Brian:                       Folks, that is, again from working with thousands of business owners, what he's describing here is, again you've proven it as a number one thing. Or, people, they take too much money out.

Nick:                         Oh, sure. Yeah.

Brian:                       Then, it's kind of like I was explaining to somebody the other day. The average entrepreneur, you're constantly reinvesting back in, and it doesn't show up. Some of the things don't show up in your balance sheet, where if you were an employee or something, it could be hey, I just bought $10,000 worth of Apple stock or I bought something else and it's going to show up in your net worth statement. When you're an entrepreneur, it doesn't show up. It's like money that you're reinvesting back into that entity, betting on it's gonna return but it doesn't show up on your personal financial statement anyway. Anything else you want to share with the audience? Just get started and-

Nick:                         Yep.

Brian:                       ... dive in on increasing the value?

Nick:                         Right. No, I think we covered it.

Brian:                       Outstanding.

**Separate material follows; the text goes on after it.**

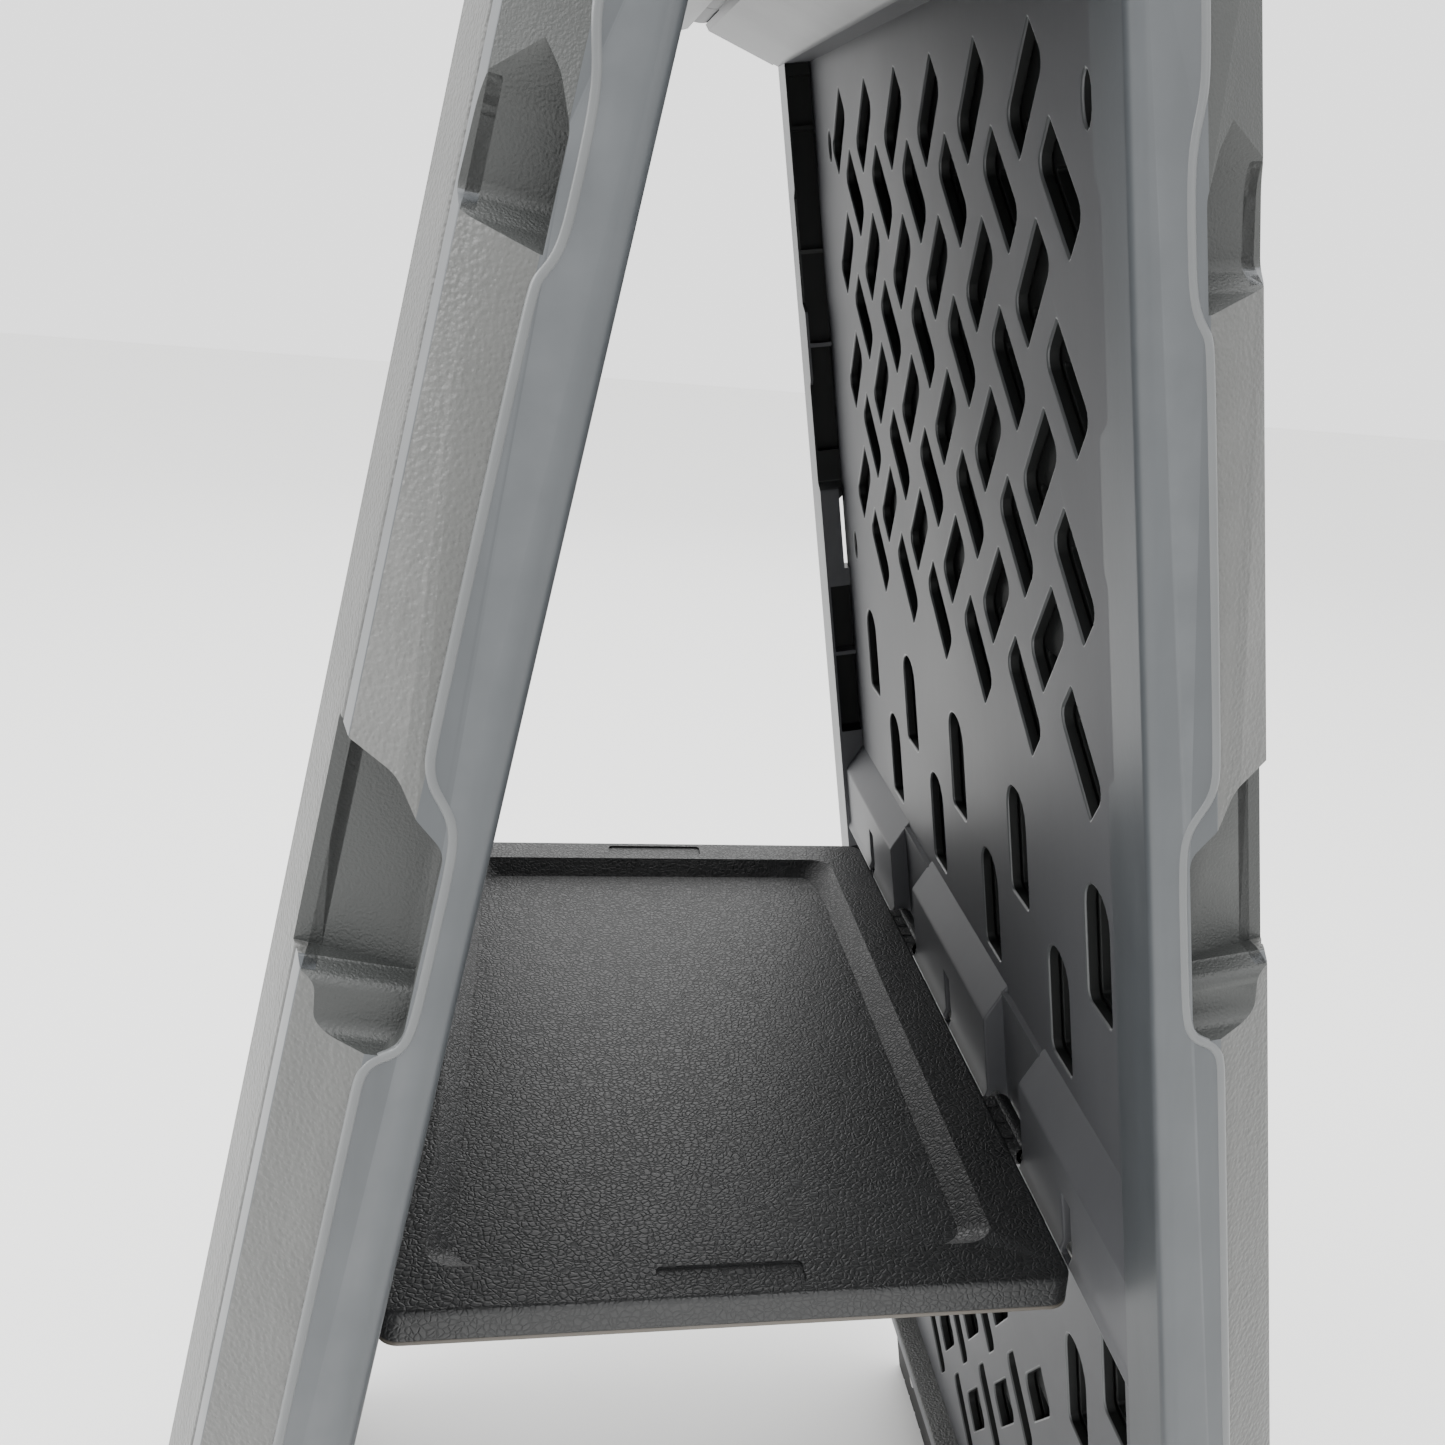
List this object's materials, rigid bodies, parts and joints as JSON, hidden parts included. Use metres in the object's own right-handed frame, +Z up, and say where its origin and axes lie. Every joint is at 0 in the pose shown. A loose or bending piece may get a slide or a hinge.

Well, thank you again for-

Nick:                         Thank you.

Brian:                       ... another episode. It's been great. I'm going to have Nick on the show as much as he wants. He's given us so many just practical wisdom. Again, that's what Sell For Millions is all about. It's just we try to make it simple. We try to make it so that it can be executed on. We don't use big fancy words at all. I mean, there are times I'm talking to advisors in my area of business, I'm like well, can you speak English so I can understand that? I mean, as a business owner, we give you simple things to execute on that will get that 10X return, or in your case way more than 10X.

Nick:                         Right.

Brian:                       Again, thank you very much.

Nick:                         Yes.

Brian:                       It's been a pleasure.

Nick:                         Thank you.

Brian:                       We will see you on the next episode.